Since the coefficients of thermal expansion (CTE) of the dies and the CTEs of different package components may be significantly different from each other, after the flip chip bonding is performed, a significant stress may be generated in the resulting package. The stress may also be applied on the dies and other package components in the respective packages. With the increase in the sizes of the dies and the package components, the stress may be further increased, and hence a more significant problem has been observed in recent manufacturing processes, in which larger dies are used. Typically, the stress is highest at the corners of the dies because the corners have the highest distances to neutral points (DNP).
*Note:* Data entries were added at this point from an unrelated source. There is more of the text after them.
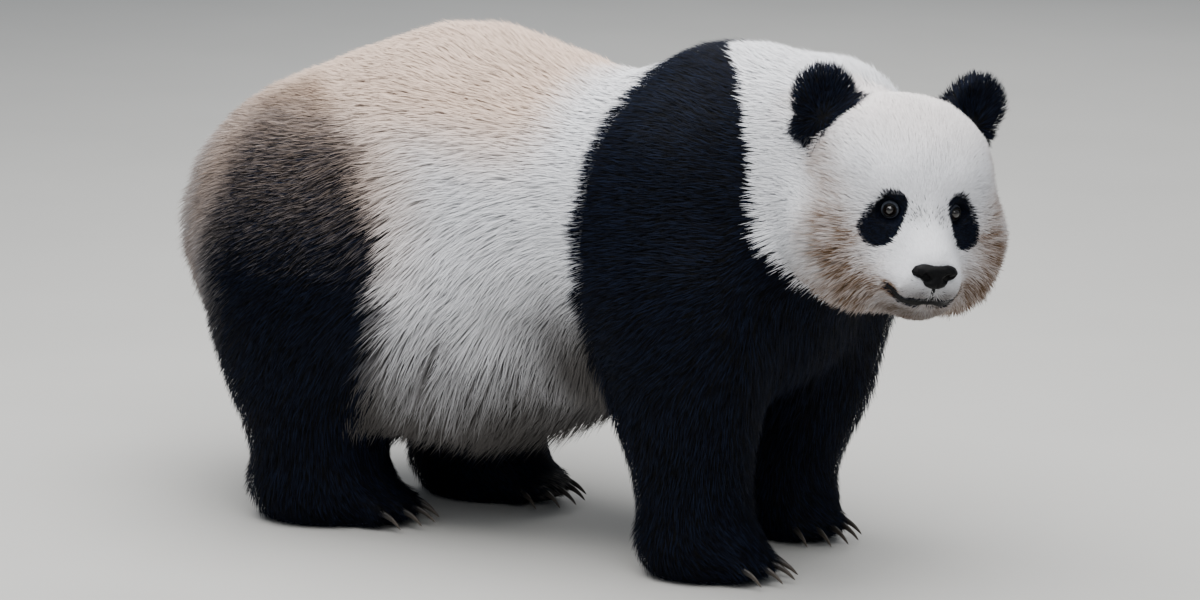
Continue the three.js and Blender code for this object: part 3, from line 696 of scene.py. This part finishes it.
class PandaSkinSettings(PropertyGroup):
    voxel: length("Grid", 8.0, "Spacing of the grid that the flesh is joined on")
    swell: length("Swell", 0.9, "How far each solid of flesh grows to meet the next")
    lid: length("Lid thickness", 1.5, "Thickness of the eyelids over the ball")
    lips: length("Lip groove", 4.0, "Depth of the line between the lips")


class PandaCoatSettings(PropertyGroup):
    layers: FloatProperty(name="Layers", description="How many tufts lie over a spot of skin", default=2.8)
    seed: IntProperty(name="Seed", description="Number that all scattering starts from", default=7)
    white: tint("White", "F5F6FB", "Hair of the flanks, neck and face")
    peach: tint("Peach", "E3BC9C", "Stain along the back")
    tan: tint("Tan", "856547", "Stain on the cheeks and at the rear")
    brown: tint("Brown", "55412E", "Deepest stain on the cheeks")
    # painted shade: the grey of hair under the belly, behind the arm, between the low locks and under the
    # nose and chin, with some dirt under the belly
    grime: tint("Grime", "3F3933", "Shaded hair under the belly")
    black: tint("Black", "050609", "Roots of the black hair")
    # painted sheen: the bluish tips and bluish tufts of the black coat stand for sky light on black hair,
    # not for bluish hair
    black_tip: tint("Black tips and painted sheen", "0F1320", "Tips of the black hair")
    black_sheen: tint("Painted black sheen", "1D263C", "The bluish hairs in the black coat")
    pepper: tint("Pale tips", "8D8480", "Tips of the dark hair over the haunches")


class PandaFaceSettings(PropertyGroup):
    nose_grid: length("Nose grid", 1.1, "Spacing of the grid that the nose pad is shaped on")
    lid: tint("Lid", "868D9B", "Bare rim of the eyelids")
    lid_deep: tint("Lid folds", "555A67", "Folds of the eyelids")
    nose: tint("Nose", "040405", "Grooves of the nose pad, and the lips")
    nose_top: tint("Nose grains", "0B0B0D", "Grains of the nose pad")
    iris: tint("Iris", "1D140F", "Fibres of the iris")
    iris_deep: tint("Iris depth", "0A0605", "Ground of the iris")
    pupil: tint("Pupil", "020203", "The upright pupil")
    eye_white: tint("Eye edge", "2E2724", "Dark rim of the ball where the lids meet it")


class PandaClawSettings(PropertyGroup):
    buried: length("Buried root", 14.0, "How far a claw runs back into its toe")
    root: length("Root height", 11.5, "Height of a claw where it leaves the toe")
    horn: tint("Horn tip", "4C4239", "Worn tip of the claws")
    horn_deep: tint("Horn", "1C1917", "Horn at the root")
    horn_streak: tint("Horn streaks", "161311", "Streaks along the horn")


class PandaStageSettings(PropertyGroup):
    distance: length("Distance", 8000, "From the camera to the animal's middle")
    azimuth: angle("Azimuth", 33, "Camera's turn round the animal")
    elevation: angle("Elevation", 12, "Camera's height angle")
    lens: FloatProperty(name="Lens", description="Focal length in mm on a 36 mm sensor", default=160.8)
    floor: tint("Floor", "B9B8B5", "Plain studio floor")


GROUPS = {
    "panda_skin": PandaSkinSettings,
    "panda_coat": PandaCoatSettings,
    "panda_face": PandaFaceSettings,
    "panda_claw": PandaClawSettings,
    "panda_stage": PandaStageSettings,
}


def colours_of(*groups):
    """Every colour in the named settings, by name."""
    found = {}
    for group in groups:
        settings = getattr(bpy.context.scene, group)
        for key in settings.bl_rna.properties.keys():
            value = getattr(settings, key)
            if hasattr(value, "__len__") and len(value) == 4:
                found[key] = tuple(value)
    return found


# ------------------------------------------------------------------ meshes


def deselect():
    if bpy.context.mode != "OBJECT":
        bpy.ops.object.mode_set(mode="OBJECT")
    bpy.ops.object.select_all(action="DESELECT")


def activate(piece):
    """Selects one object and nothing else."""
    deselect()
    piece.select_set(True)
    bpy.context.view_layer.objects.active = piece


def edit_all(*steps):
    """Takes each step, a tool with its values, on everything in the active mesh."""
    bpy.ops.object.mode_set(mode="EDIT")
    bpy.ops.mesh.select_all(action="SELECT")
    for tool, values in steps:
        tool(**values)
    bpy.ops.object.mode_set(mode="OBJECT")


def select_faces(mesh, chosen):
    """Selects the chosen faces of the active mesh and no others, and leaves it in Edit mode."""
    bpy.ops.object.mode_set(mode="EDIT")
    bpy.ops.mesh.select_mode(type="FACE")
    bpy.ops.mesh.select_all(action="DESELECT")
    bpy.ops.object.mode_set(mode="OBJECT")
    mesh.polygons.foreach_set("select", chosen)
    bpy.ops.object.mode_set(mode="EDIT")


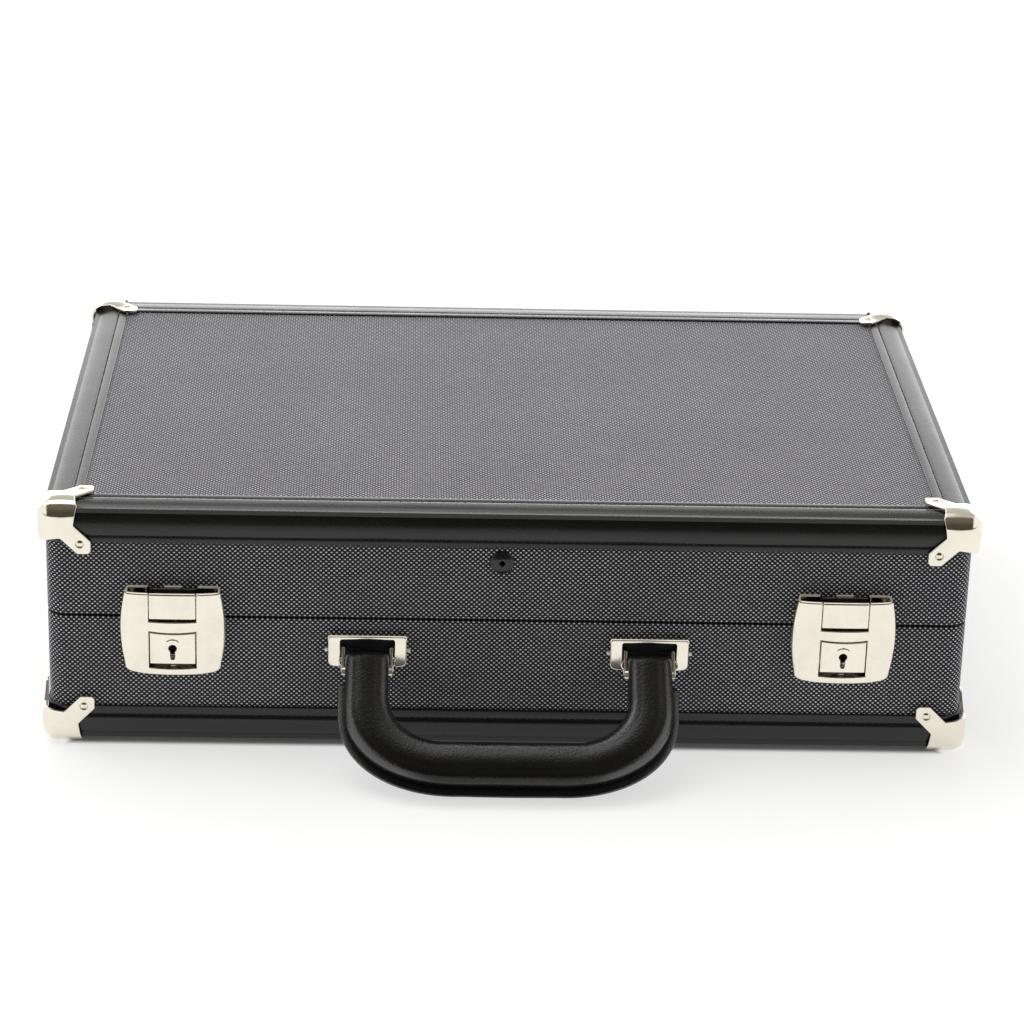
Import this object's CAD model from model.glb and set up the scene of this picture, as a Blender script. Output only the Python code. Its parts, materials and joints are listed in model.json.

The stress may cause solder cracking, dielectric cracking, and/or delamination between the dielectric layers in the dies, especially when lead-free solder is used in the package. The cracks and the delamination may propagate to other parts of the dies, causing circuit failure.
Various solutions were proposed to solve the problem caused by the high stress. In some solutions, since the corner bumps are most likely to have stresses, the structures adjacent to the corner bumps are enhanced. In some other solutions, the corner bumps are designed as dummy bumps, which are not used for electrical connection. Instead, the dummy corner bumps are used for absorbing the stresses.

BRIEF DESCRIPTION OF THE DRAWINGS

For a more complete understanding of the embodiments, and the advantages thereof, reference is now made to the following descriptions taken in conjunction with the accompanying drawings, in which:

FIGS. 1 through 3 are top views of chips in accordance with various embodiments, wherein protective seal rings are formed to encircle the regions under dummy bumps in order to prevent the propagation of the cracking and delamination in dielectric layers; and

FIGS. 4 and 5 are cross-sectional views of the chip shown in FIGS. 1 through 3.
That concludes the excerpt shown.